Message-Id: <m0nqlad-000CmwC@hunny.research.att.com>
Date: Wed, 5 May 93 11:40 EDT
From: remy@research.att.com (Didier Remy)
To: xavier@theory.stanford.edu
Subject: Re: new library modules (sets and maps)
Of course, the typechecker cannot tell whether you are using two different
orderings on the same map. If you pack the ordering with the primitives in a
record, you could also associate a stamp to the package (each timem you pass
a different ordering) which you be used to mark all sets created by this
package. Then you could dynamically check whether two sets sets are
originated from the same package. Except that you cannot generate stamps in
a purely applicative style!
Using an object oriented style, you could consider the functions on sets as
methods, and pack them with each set (instead of the stamp). The primitives
then take just call the right methods from the set they operate on, which
prevent from using two differnt ordering on the same set. In fact it is
enough to pack only the ordering "method".

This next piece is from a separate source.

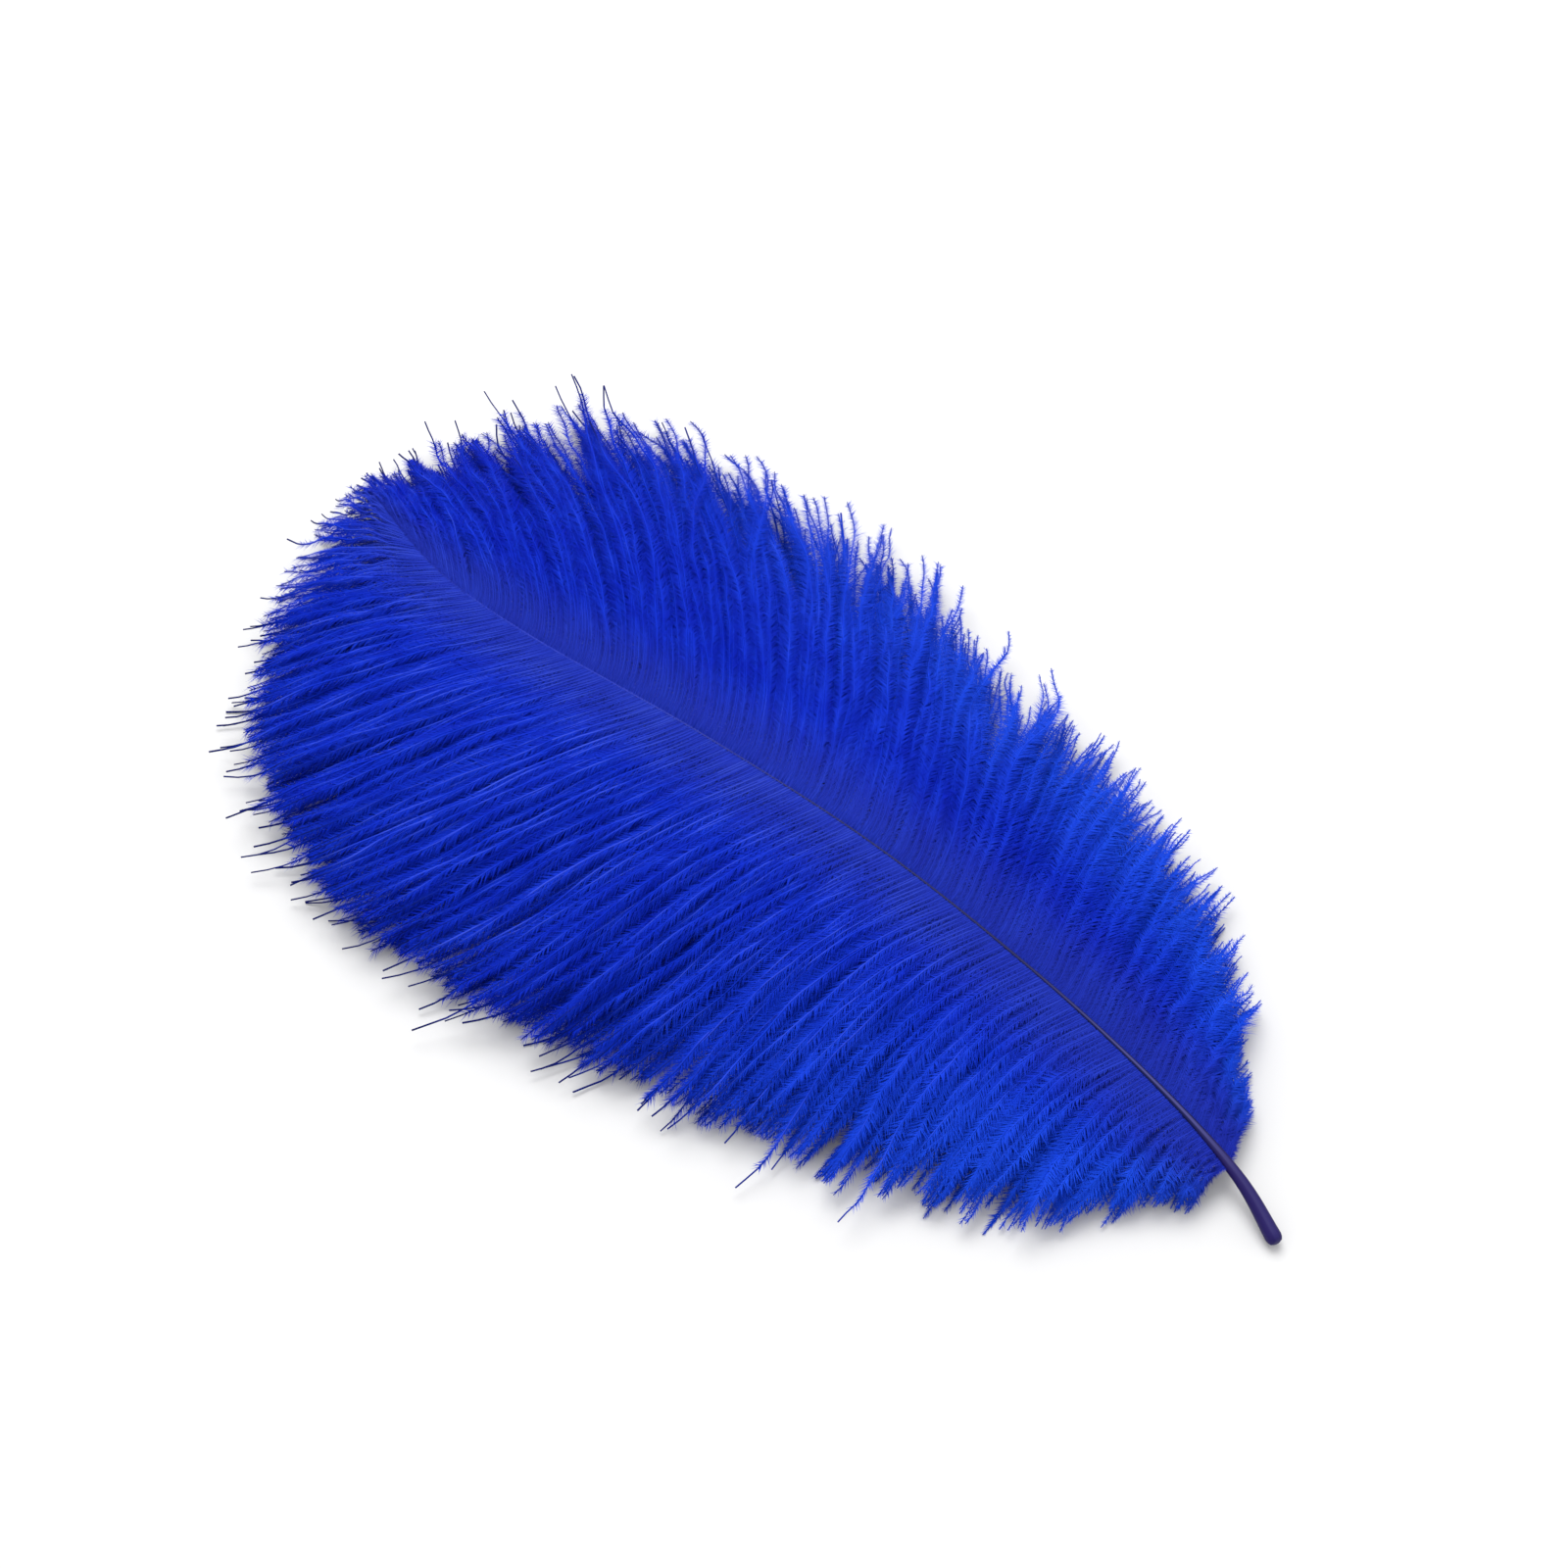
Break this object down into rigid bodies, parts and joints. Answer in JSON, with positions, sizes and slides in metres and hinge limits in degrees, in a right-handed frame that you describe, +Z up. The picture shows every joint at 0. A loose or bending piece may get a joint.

The interface would still be:
type 'a t;;
type 'a ordering == 'a -> 'a -> int;;
type ('a, 'b) set_operations =
{ empty: 'a t;
is_empty: 'a t -> bool;
mem: 'a -> 'a t -> bool;
add: 'a -> 'a t -> 'a t;
iter: ('a -> 'b) -> 'a t -> unit;
(* and so on *) };;
value make: 'a ordering -> ('a, 'b) set_operations;;
but the implementation of 'a t is now
type 'a t = {ordering : 'a -> 'a -> 'int;
val : 'a old_t};;
and the implementation of the functions would changed accordingly to take
the ordering from their argument rather than from their closure. Of course,
there is an ambiguity for functions working on several sets. The functions
could be written to work with two orderings, one for each set, but this may
complicate their implementation or slower their execution, for a situation
that should not arise in practice...
Didier.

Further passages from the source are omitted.